Until he met Elijah, 16-year-old Paul never considered how one person’s decisions and actions might affect the entire community.
Paul DuPree has taken on two jobs: work in a soup kitchen and the required mentoring of a young basketball player. At the soup kitchen, he meets Elijah Jones, the project’s driving force and resident philosopher. Elijah sees himself as doing more than filling bellies. He believes he is fulfilling the “social contract.” As Elijah trains Paul, he urges him to consider his ideas. Paul is skeptical but tries to apply the concepts to questions about his recently deceased father and the teen mom he is mentoring. Paul never had much of a relationship with his father, described as “forty-two-year-old Richard DuPree, underemployed ex-felon, ex-drug addict, father of one.” Keisha, high-school dropout and mother of a little girl, needs Paul’s help to fulfill her dream of professional basketball.
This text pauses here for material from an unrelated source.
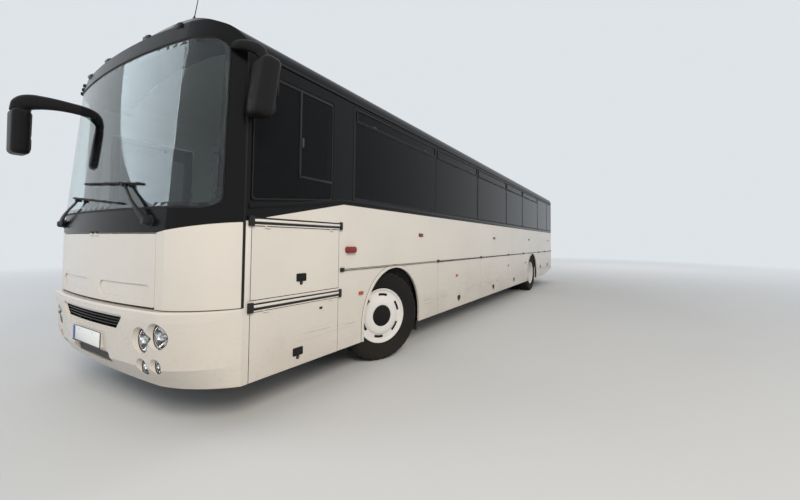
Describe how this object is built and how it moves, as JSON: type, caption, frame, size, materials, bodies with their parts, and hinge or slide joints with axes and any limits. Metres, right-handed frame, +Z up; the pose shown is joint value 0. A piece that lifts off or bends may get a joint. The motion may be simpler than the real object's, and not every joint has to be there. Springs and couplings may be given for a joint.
{
  "type": "coach bus",
  "caption": "Two-axle coach bus with steered front wheels, rear twin wheels, two swinging passenger doors, hinged side flaps, mirrors and seats.",
  "frame": {"origin": "on the ground under the middle of the coach's bounding box", "axes": "+X towards the coach's left side, -Y is the front, +Z up"},
  "size_m": [2.945, 13.0261, 3.3902],
  "materials": {
    "axle_front": "dull paint",
    "axle_rear": "dull paint",
    "bumper_front": "gloss paint",
    "bumper_rear": "gloss paint",
    "chassis": "dull paint",
    "dashboard": "grained",
    "deck": "floor covering",
    "door_front": "gloss paint",
    "door_front_arms": "dull paint",
    "door_front_glass": "tinted",
    "door_middle": "gloss paint",
    "door_middle_arms": "dull paint",
    "door_middle_glass": "tinted",
    "driver_seat": "woven",
    "engine": "oily",
    "engine_lid": "gloss paint",
    "flap_bay_left_front": "gloss paint",
    "flap_bay_left_middle": "gloss paint",
    "flap_bay_left_rear": "gloss paint",
    "flap_bay_right_front": "gloss paint",
    "flap_bay_right_middle": "gloss paint",
    "flap_driver_lower": "gloss paint",
    "flap_driver_upper": "gloss paint",
    "flap_engine_left_front": "gloss paint",
    "flap_engine_left_rear": "gloss paint",
    "flap_radiator": "gloss paint",
    "front_lid": "gloss paint",
    "front_mask": "gloss paint",
    "glass_left": "tinted",
    "glass_right": "tinted",
    "knuckle_left": "dull",
    "knuckle_right": "dull",
    "lamps_front": "clear lens",
    "lamps_rear": "lens",
    "luggage_bay": "dull paint",
    "mirrors": "gloss",
    "platform": "floor covering",
    "racks": "matte",
    "rear_wall": "gloss paint",
    "rear_window": "tinted",
    "rim_front_left": "gloss paint",
    "rim_front_right": "gloss paint",
    "rims_rear_left": "gloss paint",
    "rims_rear_right": "gloss paint",
    "roof": "gloss paint",
    "roof_fittings": "matte",
    "seat_bench": "woven",
    "seats_left": "woven",
    "seats_right": "woven",
    "side_left": "gloss paint",
    "side_right": "gloss paint",
    "stairs": "dull paint",
    "steering_wheel": "grained",
    "tyre_front_left": "rubber",
    "tyre_front_right": "rubber",
    "tyres_rear_left": "rubber",
    "tyres_rear_right": "rubber",
    "wheel_boxes": "dull paint",
    "windscreen": "clear",
    "wipers": "matte"
  },
  "bodies": {
    "coach": {"axle_front": "axle_front", "axle_rear": "axle_rear", "bumper_front": "bumper_front", "bumper_rear": "bumper_rear", "chassis": "chassis", "dashboard": "dashboard", "deck": "deck", "driver_seat": "driver_seat", "engine": "engine", "front_mask": "front_mask", "glass_left": "glass_left", "glass_right": "glass_right", "lamps_front": "lamps_front", "lamps_rear": "lamps_rear", "luggage_bay": "luggage_bay", "mirrors": "mirrors", "platform": "platform", "racks": "racks", "rear_wall": "rear_wall", "rear_window": "rear_window", "roof": "roof", "roof_fittings": "roof_fittings", "seat_bench": "seat_bench", "seats_left": "seats_left", "seats_right": "seats_right", "side_left": "side_left", "side_right": "side_right", "stairs": "stairs", "wheel_boxes": "wheel_boxes", "windscreen": "windscreen", "wipers": "wipers"},
    "flap_driver_upper": {"flap_driver_upper": "flap_driver_upper"},
    "flap_driver_lower": {"flap_driver_lower": "flap_driver_lower"},
    "flap_bay_left_front": {"flap_bay_left_front": "flap_bay_left_front"},
    "flap_bay_left_middle": {"flap_bay_left_middle": "flap_bay_left_middle"},
    "flap_bay_left_rear": {"flap_bay_left_rear": "flap_bay_left_rear"},
    "flap_engine_left_front": {"flap_engine_left_front": "flap_engine_left_front"},
    "flap_engine_left_rear": {"flap_engine_left_rear": "flap_engine_left_rear"},
    "flap_bay_right_front": {"flap_bay_right_front": "flap_bay_right_front"},
    "flap_bay_right_middle": {"flap_bay_right_middle": "flap_bay_right_middle"},
    "flap_radiator": {"flap_radiator": "flap_radiator"},
    "front_lid": {"front_lid": "front_lid"},
    "engine_lid": {"engine_lid": "engine_lid"},
    "knuckle_left": {"knuckle_left": "knuckle_left"},
    "wheel_front_left": {"tyre_front_left": "tyre_front_left", "rim_front_left": "rim_front_left"},
    "wheels_rear_left": {"tyres_rear_left": "tyres_rear_left", "rims_rear_left": "rims_rear_left"},
    "knuckle_right": {"knuckle_right": "knuckle_right"},
    "wheel_front_right": {"tyre_front_right": "tyre_front_right", "rim_front_right": "rim_front_right"},
    "wheels_rear_right": {"tyres_rear_right": "tyres_rear_right", "rims_rear_right": "rims_rear_right"},
    "steering_wheel": {"steering_wheel": "steering_wheel"},
    "door_front_arms": {"door_front_arms": "door_front_arms"},
    "door_front": {"door_front": "door_front", "door_front_glass": "door_front_glass"},
    "door_middle_arms": {"door_middle_arms": "door_middle_arms"},
    "door_middle": {"door_middle": "door_middle", "door_middle_glass": "door_middle_glass"}
  },
  "joints": [
    {"name": "flap_driver_upper_hinge", "type": "hinge", "parent": "coach", "child": "flap_driver_upper", "pos_m": [1.28, -5.2875, 1.437], "axis": [0, -1, 0], "range_deg": [0, 95]},
    {"name": "flap_driver_lower_hinge", "type": "hinge", "parent": "coach", "child": "flap_driver_lower", "pos_m": [1.28, -5.2875, 0.81], "axis": [0, -1, 0], "range_deg": [0, 95]},
    {"name": "flap_bay_left_front_hinge", "type": "hinge", "parent": "coach", "child": "flap_bay_left_front", "pos_m": [1.28, -1.8075, 1.046], "axis": [0, -1, 0], "range_deg": [0, 95]},
    {"name": "flap_bay_left_middle_hinge", "type": "hinge", "parent": "coach", "child": "flap_bay_left_middle", "pos_m": [1.28, 0, 1.046], "axis": [0, -1, 0], "range_deg": [0, 95]},
    {"name": "flap_bay_left_rear_hinge", "type": "hinge", "parent": "coach", "child": "flap_bay_left_rear", "pos_m": [1.28, 1.625, 1.046], "axis": [0, -1, 0], "range_deg": [0, 95]},
    {"name": "flap_engine_left_front_hinge", "type": "hinge", "parent": "coach", "child": "flap_engine_left_front", "pos_m": [1.28, 4.6875, 1.046], "axis": [0, -1, 0], "range_deg": [0, 95]},
    {"name": "flap_engine_left_rear_hinge", "type": "hinge", "parent": "coach", "child": "flap_engine_left_rear", "pos_m": [1.28, 5.7175, 1.046], "axis": [0, -1, 0], "range_deg": [0, 95]},
    {"name": "flap_bay_right_front_hinge", "type": "hinge", "parent": "coach", "child": "flap_bay_right_front", "pos_m": [-1.28, -1.8075, 1.046], "axis": [0, 1, 0], "range_deg": [0, 95]},
    {"name": "flap_bay_right_middle_hinge", "type": "hinge", "parent": "coach", "child": "flap_bay_right_middle", "pos_m": [-1.28, 0, 1.046], "axis": [0, 1, 0], "range_deg": [0, 95]},
    {"name": "flap_radiator_hinge", "type": "hinge", "parent": "coach", "child": "flap_radiator", "pos_m": [-1.28, 4.6875, 1.046], "axis": [0, 1, 0], "range_deg": [0, 95]},
    {"name": "front_lid_hinge", "type": "hinge", "parent": "coach", "child": "front_lid", "pos_m": [0, -6.2575, 1.372], "axis": [-1, 0, 0], "range_deg": [0, 90]},
    {"name": "engine_lid_hinge", "type": "hinge", "parent": "coach", "child": "engine_lid", "pos_m": [0, 6.51162, 1.627], "axis": [1, 0, 0], "range_deg": [0, 90]},
    {"name": "steer_left", "type": "hinge", "parent": "coach", "child": "knuckle_left", "pos_m": [0.93, -3.8775, 0.5], "axis": [0, 0, 1], "range_deg": [-22.6, 67.4]},
    {"name": "spin_front_left", "type": "hinge", "parent": "knuckle_left", "child": "wheel_front_left", "pos_m": [0.93, -3.8775, 0.5], "axis": [0.9245, -0.3811, 0], "continuous": true},
    {"name": "spin_rear_left", "type": "hinge", "parent": "coach", "child": "wheels_rear_left", "pos_m": [0.9, 3.3925, 0.5], "axis": [1, 0, 0], "continuous": true},
    {"name": "steer_right", "type": "hinge", "parent": "coach", "child": "knuckle_right", "pos_m": [-0.93, -3.8775, 0.5], "axis": [0, 0, 1], "range_deg": [-22.6, 67.4]},
    {"name": "spin_front_right", "type": "hinge", "parent": "knuckle_right", "child": "wheel_front_right", "pos_m": [-0.93, -3.8775, 0.5], "axis": [0.9245, -0.3811, 0], "continuous": true},
    {"name": "spin_rear_right", "type": "hinge", "parent": "coach", "child": "wheels_rear_right", "pos_m": [-0.9, 3.3925, 0.5], "axis": [1, 0, 0], "continuous": true},
    {"name": "steering_wheel_turn", "type": "hinge", "parent": "coach", "child": "steering_wheel", "pos_m": [0.7, -5.4875, 1.64], "axis": [0, 0.669, 0.7433], "range_deg": [-406.8, 1213.2]},
    {"name": "door_front_swing", "type": "hinge", "parent": "coach", "child": "door_front_arms", "pos_m": [-1.165, -5.6985, 0.56], "axis": [0, 0, 1], "range_deg": [0, 125]},
    {"name": "door_front_level", "type": "hinge", "parent": "door_front_arms", "child": "door_front", "pos_m": [-1.165, -5.2185, 0.56], "axis": [0, 0, 1], "range_deg": [-125, 0]},
    {"name": "door_middle_swing", "type": "hinge", "parent": "coach", "child": "door_middle_arms", "pos_m": [-1.165, 2.1085, 0.56], "axis": [0, 0, -1], "range_deg": [0, 125]},
    {"name": "door_middle_level", "type": "hinge", "parent": "door_middle_arms", "child": "door_middle", "pos_m": [-1.165, 1.6285, 0.56], "axis": [0, 0, -1], "range_deg": [-125, 0]}
  ],
  "couplings": [
    {"joint": "steer_right", "follows": "steer_left", "ratio": 1},
    {"joint": "steering_wheel_turn", "follows": "steer_left", "ratio": 18},
    {"joint": "door_front_level", "follows": "door_front_swing", "ratio": -1},
    {"joint": "door_middle_level", "follows": "door_middle_swing", "ratio": -1}
  ]
}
She resists Elijah’s ideas. “Because the rules don’t work for everybody, and so they don’t go for everybody.” Myers, the recently named National Ambassador for Young People’s Literature, has crafted a provocative exploration of social philosophy and shows how it can resonate in the lives of the young and the disadvantaged. Paul’s quest for understanding seems heartfelt and real, though there are times when the story slows down as characters discuss their views.
A novel that will provide teachers and others a relevant tool for introducing and discussing a complex subject.